A propósito de esto, Indigna comprobar la forma en que nuestra Universidad tranzó y perdió su señal televisiva, así como ha dejado languidecer a su Editorial Universitaria y demuestra tan escaso interés por implementar un canal digital y otros medios en la Red. Es corriente el comentario de lo rezagada que ha quedado nuestra Universidad respecto de las tareas de extensión de otros planteles públicos y particulares.
Ni qué decir, lo vergonzoso que representa la situación de insolvencia del otrora prestigiado Hospital Clínico por la abultada deuda que lo afecta en la que el Estado, sin duda, tiene el principal yerro, pero también sus inadecuadas administraciones. Y, ¡cómo no!, el dispendio y los desmedidos sueldos de algunas de sus ejecutivos bajo la excusa, de nuevo, de que el “mercado” debe regular su quehacer y determinar los honorarios de facultativos y otros en razón de que éstos “podrían tener mejores posibilidades en el sistema de salud privado” . Allí donde priman el lucro, al juramento hipocrático; la atención de clientes, más que pacientes; y donde, ciertamente, ninguna clínica se da a la tarea de formar especialistas médicos como en nuestro J.J. Aguirre.
Posiblemente lo que le haya dado mayor prestigio a nuestra Casa de Estudio en el último tiempo sea la conciencia desarrollada por sus estudiantes, su capacidad de convocatoria nacional, como el mérito de haber remecido a un país inerte en la desesperanza, el agobio de las deudas familiares, la decadencia de su política y el descrédito de las instituciones. Un Movimiento Estudiantil que en sus marchas y tomas le imprimió vida a todo nuestro quehacer, alumbró nuestra Casa Central y recibió la admiración del pueblo chileno, como el aplauso internacional. Una Federación de Estudiantes de la cual seguirá dependiendo que la Reforma Educacional no se quede en los anuncios, que no se extinga, se desvirtúe o se ponga a dormir en los pasillos del Congreso. En una actitud vigilante para evitar que los consabidos poderes fácticos y presiones abyectas no logren, como en tantas otras reformas, encantar y doblegar a nuestros gobernantes y legisladores.

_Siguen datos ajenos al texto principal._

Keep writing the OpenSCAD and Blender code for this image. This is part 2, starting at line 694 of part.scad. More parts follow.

Generaciones de estudiantes que cultivan idearios comunes y resueltos, pese a sus extrañas afiliaciones, en las que a veces se nos hace necesario recurrir a exégetas para entender tal diversidad. Organizaciones que han sido capaces de resistir las persecuciones, deserciones, infiltraciones y montajes que todavía ejecutan los servicios policiales y de inteligencia nacional para desnaturalizar su lucha e, incluso, criminalizarla.

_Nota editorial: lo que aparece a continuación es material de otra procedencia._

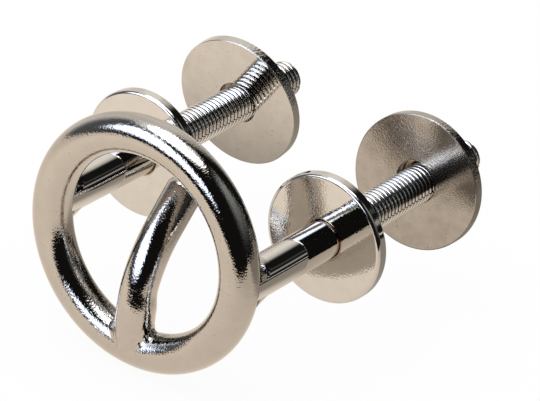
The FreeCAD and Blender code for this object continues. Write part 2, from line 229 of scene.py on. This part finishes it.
def even_mesh(mesh, longest):
    """The same closed surface in triangles with no side over longest."""
    made = bmesh.new()
    made.from_mesh(mesh)
    bmesh.ops.remove_doubles(made, verts=made.verts, dist=SNAP)
    bmesh.ops.triangulate(made, faces=made.faces)
    made.verts.index_update()
    places = [Vector(v.co) for v in made.verts]
    faces = [[v.index for v in face.verts] for face in made.faces]
    made.free()
    middles = {(0, 0): 0}
    while middles:
        middles, smaller = {}, []
        for face in faces:
            marks = []
            for a, b in zip(face, face[1:] + face[:1]):
                key = (min(a, b), max(a, b))
                if key not in middles and (places[a] - places[b]).length > longest:
                    middles[key] = len(places)
                    places.append((places[a] + places[b]) / 2)
                marks.append(middles.get(key))
            count = 3 - marks.count(None)
            while (count == 1 and marks[0] is None) or (count == 2 and marks[2] is not None):
                face, marks = face[1:] + face[:1], marks[1:] + marks[:1]
            a, b, c = face
            ab, bc, ca = marks
            smaller += {0: [[a, b, c]],
                        1: [[a, ab, c], [ab, b, c]],
                        2: [[ab, b, bc], [a, ab, bc], [a, bc, c]],
                        3: [[a, ab, ca], [ab, b, bc], [ca, bc, c], [ab, bc, ca]]}[count]
        faces = smaller
    made = bmesh.new()
    verts = [made.verts.new(place) for place in places]
    for face in faces:
        made.faces.new([verts[i] for i in face])
    return made


def lumpy_weld(node_name, weight, fold, depth):
    """The weld's own shape with folds: fold is their size, depth how far they sink below it. Each
    fold is a patch with a tilt of its own, and none goes half way through the metal."""
    source = nodes[node_name]
    fine = even_mesh(source.data, BEAD_MESH)
    fine.normal_update()
    solid = BVHTree.FromBMesh(fine)
    moves = []
    for vertex in fine.verts:
        place, inward = Vector(vertex.co), -vertex.normal
        near, middles = noise.voronoi(place / fold)[:2]
        apart = min(1.0, (near[1] - near[0]) / FOLD_VALLEY)
        sink = 0.0
        for middle, share in ((middles[0], 0.5 + 0.5 * apart), (middles[1], 0.5 - 0.5 * apart)):
            tilt = noise.cell_vector(middle * FOLD_SCATTER)
            sink += share * (FOLD_LEVEL + FOLD_TILT * tilt.dot(place / fold - middle) + FOLD_STEP * tilt.x)
        through = solid.ray_cast(place + inward * 0.01 * MM, inward)[3]
        moves.append(inward * min(depth * weight(place) * max(0.0, sink), FOLD_LIMIT * (through or 0.0)))
    for vertex, move in zip(fine.verts, moves):
        vertex.co += move
    mesh = bpy.data.meshes.new(node_name + "_cast")
    fine.to_mesh(mesh)
    fine.free()
    mesh.shade_smooth()
    mesh.set_sharp_from_angle(angle=math.radians(50))
    mesh.materials.append(weld_steel)
    corner = add_object(node_name + "_cast", mesh)
    corner.matrix_world = source.matrix_world
    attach(corner, "root")
    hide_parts(node_name)


def ramp(value, start, end):
    """0 up to start, 1 from end on, and a smooth rise between them."""
    t = min(1.0, max(0.0, (value - start) / (end - start)))
    return t * t * (3 - 2 * t)


def tongue_folds(place):
    """Folds over both beads, fainter towards the top, where the metal thins out on the tongue."""
    return 1.0 - 0.8 * ramp(place.z, -25.0 * MM, -22.5 * MM)


def stud_folds(place):
    """Folds on the upper bead alone, deeper towards its back: the lower one is smooth."""
    return ramp(place.y, RING_PLANE, RING_PLANE + 4.0 * MM) * ramp(place.z, -1.0 * MM, 1.0 * MM)


lumpy_weld("tongue_weld", tongue_folds, 2.4 * MM, 1.4 * MM)
for name in ("left_stud_weld", "right_stud_weld"):
    lumpy_weld(name, stud_folds, 3.6 * MM, 0.9 * MM)

# Studs: polished round bar welded to the back of the ring, with a metric thread, 1.5 mm to the
# turn, cut from the transom's face to the chamfered end.
BAR_RADIUS = 5.0 * MM
RING_RADIUS = 28.5 * MM
SHANK_RADIUS = 5.0 * MM
SHANK_END = -1.0 * MM              # last plain row before the thread's first turn
THREAD_RADIUS = 4.9 * MM
THREAD_DEPTH = 0.90 * MM
THREAD_PITCH = 1.5 * MM
THREAD_END = 59.5 * MM
STEP_DOWN = 0.4 * MM               # from the shank's to the thread's diameter
RUNOUT = (0.3 * MM, 1.6 * MM)      # where the cut begins, and how long it takes to its full depth
END_CHAMFER = 0.7 * MM
COPE_LEAST = 1.5 * MM              # how near the end's corners come to the ring's middle plane
COPE_SINK = 0.05 * MM              # how far the coped end goes into the ring
STUD_SIDES = 64
BRIGHT_STEEL = (0.62, 0.60, 0.57, 1.0)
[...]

Una Universidad de Chile que posiblemente esté en la hora decisiva para corregir sus vicios internos y demandar al Estado para que asuma el rol que les corresponde de brindarle una educación gratuita y calidad a los niños y jóvenes de todos los niveles.
Partiendo por casa, por los establecimientos públicos, y velando para que sus autoridades no vuelvan a demostrarse ingenuos frente al poder y sus falsas promesas. Afincándose en el prestigio que conserva en la nación para convocarla y movilizarla. Tal como en los mejores momentos de nuestra vida republicana, cuando era nuestra Casa de Estudios la que inspiraba las grandes transformaciones del país actuando de consuno con las aspiraciones el pueblo.